Exercise: From the first line of the data below, repeat each line exactly until you reach the line with "rear_hole_y = 18.0"; include that line too.

Records to process:
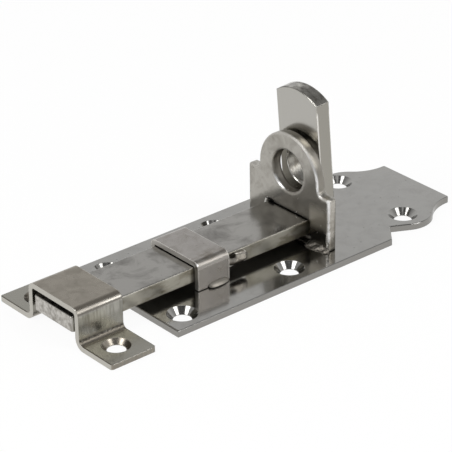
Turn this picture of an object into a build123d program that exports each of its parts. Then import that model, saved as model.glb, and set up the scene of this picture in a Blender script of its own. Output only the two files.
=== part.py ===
from build123d import *
import math
import os

os.makedirs("parts", exist_ok=True)

# Padbolt, closed. Millimetres. The origin is the middle of the base plate's plain front
# edge, on the mounting surface. +X runs along the bolt towards the ornamental end, +Z is up.

# Base plate
plate_length = 142.3
plate_width = 60.0
plate_thickness = 2.5
plate_straight_length = 101.9
plate_edge_round = 0.4
tip_round = 0.8

# Shaped end of the base plate, as distances along it and out from its own middle line
notch_point = (108.4, 21.0)
lobe_start_point = (115.5, 24.8)
lobe_top_point = (122.1, 26.1)
lobe_end_point = (128.8, 22.9)
sweep_point = (135.4, 18.8)
tip_half_width = 17.9
shaped_end_off_centre = 1.2

# Screw holes, countersunk for flat-headed screws
screw_hole_diameter = 6.7
countersink_angle = 90.0
countersink_land = 0.2
front_hole_x = 9.0
middle_hole_x = 59.0
rear_hole_x = 119.0
wide_hole_y = 21.25
rear_hole_y = 18.0

# Sliding bolt: a flat bar bent up at its end into a handle that leans over the lug plate
bolt_width = 22.0
bolt_thickness = 6.0
bolt_nose_x = -31.0
bolt_lift = 3.0
bolt_edge_round = 0.4
nose_corner_round = 1.2
bolt_bend_radius = 3.0
handle_lean = 4.5
handle_side_height = 44.3
handle_crown_rise = 3.5
handle_hole_diameter = 15.0

# Guide strap, bent over the bolt and welded down at its feet
guide_front_x = 23.0
guide_length = 14.4
guide_thickness = 2.0
guide_side_clearance = 0.35
guide_top_clearance = 0.4
guide_bend_radius = 0.8
guide_weld_radius = 1.9
guide_weld_front_inset = 4.6
guide_weld_rear_inset = 0.6

# Lug plate, standing across the base plate
lug_front_x = 77.2
lug_thickness = 4.0
lug_foot_half_width = 22.0
lug_shoulder_height = 20.9
lug_shoulder_round = 1.0
lug_half_width = 16.0
lug_neck_height = 3.0
lug_root_round = 2.5
lug_hole_diameter = 16.5
lug_hole_height = 25.1
lug_edge_round = 0.8
hole_edge_bevel = 0.3
window_side_clearance = 1.3
window_top_clearance = 0.5
window_bottom_clearance = 0.3
window_corner_round = 1.6
lug_weld_radius = 2.3
lug_weld_outer_inset = 0.8
lug_weld_web_overlap = 1.0

# Play between the lug plate's top and the leaning handle when the bolt is closed
closed_gap = 1.1

# Travel stop, a bead on the near side of the bolt
stop_length = 9.6
stop_height = 5.0
stop_depth = 2.0
stop_gap = 0.4
stop_corner_round = 2.0
stop_edge_round = 1.2

# Keeper, a bent strip that stands by itself over the bolt's nose
keeper_nose_inset = 0.2
keeper_length = 19.3
keeper_thickness = 2.0
keeper_side_clearance = 1.2
keeper_top_clearance = 2.0
keeper_bend_radius = 1.0
keeper_foot_bend_radius = 2.0
keeper_foot_length = 18.0
keeper_hole_to_wall = 8.3
keeper_corner_round = 1.0

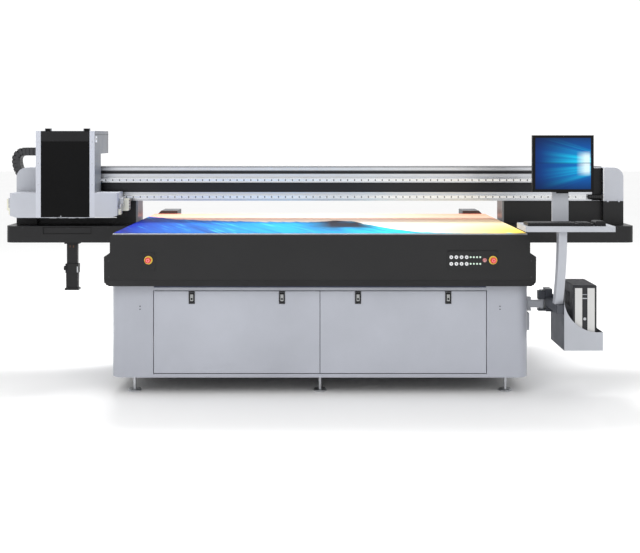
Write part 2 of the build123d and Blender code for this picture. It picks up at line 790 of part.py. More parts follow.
def make_saddles():
    """A plate on two rail blocks, with the screw's nut beside it."""
    reach = y_rail_w / 2 + run_gap
    nut_y = (160.0, 240.0)
    inner_x = screw_x + 29
    with BuildPart() as saddle:
        span_box((inner_x, saddle_end_x), saddle_y, (saddle_top_z - saddle_plate, saddle_top_z))
        for y0 in (saddle_y[0] + 15, saddle_y[1] - 95):
            span_box((y_rail_x - block_half_w, y_rail_x + block_half_w), (y0, y0 + 80),
                     (ledge_z + 5, saddle_top_z - saddle_plate))
        span_box((y_rail_x - reach, y_rail_x + reach), saddle_y,
                 (ledge_z, ledge_z + y_rail_h + run_gap), mode=Mode.SUBTRACT)
        span_box((screw_x - 29, inner_x), nut_y, (ledge_z + 5, screw_z + 50))
        bore_y(screw_x, screw_z, screw_r + shaft_gap, nut_y[0] - 1, nut_y[1] + 1)
    return both_sides(saddle.part)


trough_floor_z = chain_low_z - chain_h / 2 - 8


def make_chain_trough():
    """An open channel behind the beam for the cable chain."""
    y0, y1 = gantry_y[1], chain_y[1] + 12
    xs = (-beam_half, beam_half)
    with BuildPart() as trough:
        span_box(xs, (y0, y1), (trough_floor_z, trough_floor_z + 4))
        span_box(xs, (y0, y0 + 3), (trough_floor_z, trough_floor_z + 46))
        span_box(xs, (y1 - 3, y1), (trough_floor_z, trough_floor_z + 76))
    return [trough.part]


def make_service_post():
    """A post hanging under the left housing, with a clamp and a foot plate."""
    x, y = 282 - beam_half, -40.0
    foot = 549.0
    with BuildPart() as post:
        span_box((x - 37, x + 37), (y - 18, y + 18), (foot, lower_box_z[0]))
        span_box((x - 50, x + 50), (y - 32, y + 32), (foot, foot + 14))
        span_box((x - 42, x + 42), (y - 22, y + 22), (foot, 670))
        span_box((x - 46, x + 46), (y - 26, y + 26), (670, 735))
        span_box((x - 52, x + 52), (y - 32, y + 32), (lower_box_z[0] - 12, lower_box_z[0]))
        rod((x - 60, y, 702), (x - 46, y, 702), 16)
    return [post.part]


# ================================================================ carriage and head
head_mid_x = (head_x[0] + head_x[1]) / 2
z_rail_x = 80.0
z_rail_w = 20.0
z_rail_d = 12.0
z_plate_y = (2.0, 12.0)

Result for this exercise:
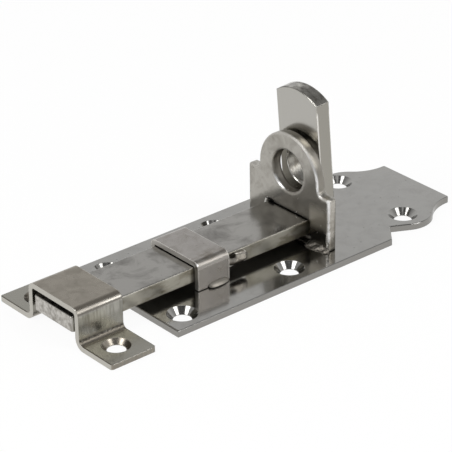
Turn this picture of an object into a build123d program that exports each of its parts. Then import that model, saved as model.glb, and set up the scene of this picture in a Blender script of its own. Output only the two files.
=== part.py ===
from build123d import *
import math
import os

os.makedirs("parts", exist_ok=True)

# Padbolt, closed. Millimetres. The origin is the middle of the base plate's plain front
# edge, on the mounting surface. +X runs along the bolt towards the ornamental end, +Z is up.

# Base plate
plate_length = 142.3
plate_width = 60.0
plate_thickness = 2.5
plate_straight_length = 101.9
plate_edge_round = 0.4
tip_round = 0.8

# Shaped end of the base plate, as distances along it and out from its own middle line
notch_point = (108.4, 21.0)
lobe_start_point = (115.5, 24.8)
lobe_top_point = (122.1, 26.1)
lobe_end_point = (128.8, 22.9)
sweep_point = (135.4, 18.8)
tip_half_width = 17.9
shaped_end_off_centre = 1.2

# Screw holes, countersunk for flat-headed screws
screw_hole_diameter = 6.7
countersink_angle = 90.0
countersink_land = 0.2
front_hole_x = 9.0
middle_hole_x = 59.0
rear_hole_x = 119.0
wide_hole_y = 21.25
rear_hole_y = 18.0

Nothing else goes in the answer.